Ken Rosenberg, the study’s lead author and a senior scientist at the Cornell Lab of Ornithology and the nonprofit American Bird Conservancy, says the magnitude of the decline could significantly affect the continent’s food webs and ecosystems. “We’re talking about pest control, we’re talking about pollination [and] seed dispersal,” he says, referring to the roles birds play in ecosystems. Because it is relatively easy to monitor birds, he adds, their presence or absence in a habitat can be a useful indicator of other environmental trends. Based on the paper’s results, he says, “we can be pretty sure that other parts of the ecosystem are also in decline and degradation.”
Rosenberg and his colleagues used data from citizen-science bird-population assessments, including the North American Breeding Bird Survey and the Audubon Christmas Bird Count, to estimate changes since 1970. In these yearly projects, thousands of volunteers perform “point counts,” tallying all the birds they can see and hear in a short time period at locations along designated routes. This method “is the gold standard in the field of ornithology to survey birds,” says Valerie Steen, an ecologist at the University of Rhode Island, who was not involved in the new study. The researchers say that because they estimated losses only in breeding populations, their results are conservative—meaning total bird losses could be even higher than they reported.
Grassland-dwelling birds such as sparrows and meadowlarks have been hit especially hard. According to the study, more than 700 million birds across 31 species that make their homes in fields and farmlands have vanished since 1970. Rosenberg says the most likely explanation involves changing agricultural practices. “The intensification of agriculture is happening all over the world, [as is] increased use of pesticides, as well as the continued conversion of the remaining grass and pastureland—and even native prairie” to cropland, he says. These changes impact grassland birds in myriad ways: Widely used pesticides kill insects that some birds rely on for food, and exposure to these chemicals can even delay migration. Converting land for agricultural use removes nesting habitat. Shorebirds—which nest in areas particularly susceptible to development and climate change and whose numbers were already dangerously low in 1970—have declined by more than a third.

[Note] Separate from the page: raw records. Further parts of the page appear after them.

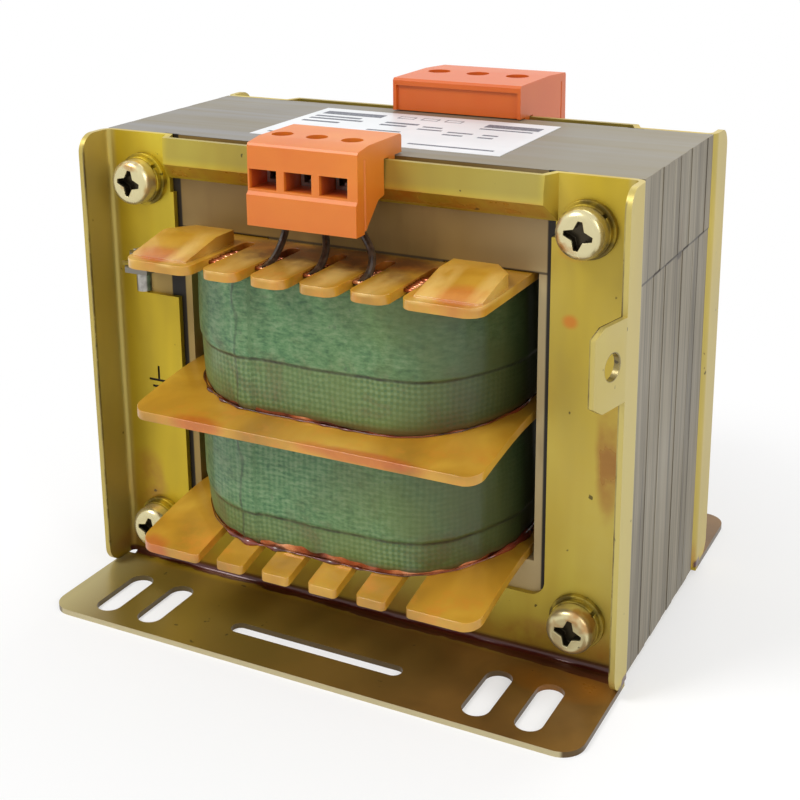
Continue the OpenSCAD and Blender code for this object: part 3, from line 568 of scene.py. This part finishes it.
def orangeNylon():
    # unfilled nylon, moulded: even orange, half matt, slightly clear at thin walls, with a fine
    # grain and faint flow marks
    mat, tree, shader, place = newMaterial("orangeNylon", {
        "Roughness": 0.4, "Subsurface Weight": 0.15, "Subsurface Scale": 2.5 * mm,
        "Subsurface Radius": (1.0, 0.35, 0.12), "Coat Weight": 0.08, "Coat Roughness": 0.3})
    cloud = noise(tree, place, 12, 3)
    spark = noise(tree, place, 0.8, 2)
    x, y, z = add(tree, "SeparateXYZ", {0: place}, out=None)
    colour = ramp(tree, cloud, (0.3, moulded["low"]), (0.7, moulded["high"]))
    # the rear block painted darker and redder: painted shade, as it stands behind
    back = zone(tree, y, moulded["rearFrom"], 1000, 2)
    (x0, x1), (y0, y1), (z0, z1) = moulded["entries"]
    entry = region(tree, (y, y0, y1, 0.5), (z, z0, z1, 0.3), (x, x0, x1, 0.3))
    colour = coats(tree, colour, [(back, moulded["rear"], 0.65), (entry, moulded["shade"], 0.75)])
    relief = calc(tree, "MULTIPLY_ADD", cloud, 3.0, spark)
    finishWith(tree, shader, colour, None, relief, 0.12, 0.06)
    return mat


def nickelPlate():
    # nickel over steel: grey with a little warmth, faint turning marks and tarnish
    mat, tree, shader, place = newMaterial("nickelPlate", {"Roughness": 0.32, "Metallic": 0.9})
    cloud = noise(tree, place, 1.5, 4, roughness=0.6)
    mark = noise(tree, place, 0.5, 2)
    colour = ramp(tree, cloud, (0.3, "#77736B"), (0.62, "#B4B0A8"))
    finishWith(tree, shader, colour, None, mark, 0.15, 0.03)
    return mat


def polyesterLabel():
    # white polyester film: satin, with a faint unevenness from the glue below
    mat, tree, shader, place = newMaterial("polyesterLabel", {"Roughness": 0.35})
    cloud = noise(tree, place, 8, 3)
    colour = ramp(tree, cloud, (0.3, "#DADDDF"), (0.7, "#E6E8EA"))
    finishWith(tree, shader, colour, None, cloud, 0.08, 0.1)
    return mat


def labelInk():
    # thermal print: dark grey, a little broken up
    mat, tree, shader, place = newMaterial("thermalPrint", {"Roughness": 0.5})
    broken = noise(tree, place, 0.5, 3, roughness=0.7)
    colour = ramp(tree, broken, (0.35, "#7C7F88"), (0.6, "#4A4D57"))
    finishWith(tree, shader, colour)
    return mat


def glassSleeve():
    # varnished glass sleeving: nearly black, with a fine braid that shows as a small ripple
    mat, tree, shader, place = newMaterial("varnishedSleeve", {
        "Roughness": 0.35, "Coat Weight": 0.3, "Coat Roughness": 0.15})
    braid = noise(tree, place, 0.8, 2)
    colour = ramp(tree, braid, (0.35, "#2A1E16"), (0.65, "#4E3C2C"))
    finishWith(tree, shader, colour, None, braid, 0.4, 0.1)
    return mat


def seamAt(node):
    # where a wrapping's end lies along its outline, in mm
    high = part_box(node)[1]
    r = tape["corner"]
    around = 4 * (high.x + high.y + 2 * tape["skin"] - 2 * r) + math.tau * r
    return tape["seam"] * around / mm


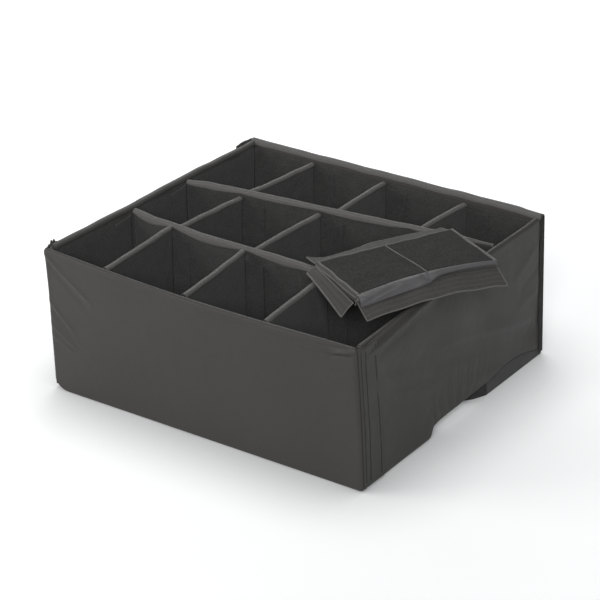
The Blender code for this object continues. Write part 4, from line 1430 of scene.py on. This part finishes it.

The researchers also used data from 143 weather radar stations to estimate changes in the total biomass of migratory birds each year between 2007 and 2017. They found similar declines to what the data from volunteer counts showed, particularly along the U.S. East Coast. The survey and radar data “measure different things, but they come to the same conclusion,” says study co-author Adriaan Dokter, a migration ecologist at the Cornell Lab of Ornithology. The Atlantic Coast is an important migratory route for warblers, thrushes, spoonbills and many other birds that breed in North America and spend the winter in the Caribbean or in Central or South America, says wildlife biologist and head of the Smithsonian Migratory Bird Center T. Scott Sillett, who advised the researchers but was not involved in the work. “A lot of migratory habitat for shorebirds and wintering habitat has been lost,” Sillett says. “This study points out that we have a lot more work to do in terms of habitat protection.”
One bright spot the researchers found was that wetland birds have made recoveries, driven largely by increases among waterfowl such as ducks, geese and swans. “It’s because of the strong constituency of recreational waterfowl hunters who raised their voice, put money where their mouths are and saw to it that conservation programs and policies were put in place,” Rosenberg says. “Billions of dollars [were] invested into wetlands [and] into wildlife refuges. The North American Wetlands Conservation Act was enacted in the late 1980s. All of these things were responsible for the turnaround.” The study also found that raptors such as bald eagles have rebounded after legislation extended protections for these birds and banned the pesticide DDT—thanks in part to Silent Spring.
Sillett says that birders and bird enthusiasts could learn from hunters’ conservation efforts. “The rest of us who enjoy birds that are not game species, we’ve got to think of ways that we can contribute to their conservation,” such as taxing hiking or bird-watching equipment to support conservation programs, he says. “I think we all need to throw in a bit and think about how we can come up with a broader model of conserving our wildlife that’s patterned after the waterfowl program.”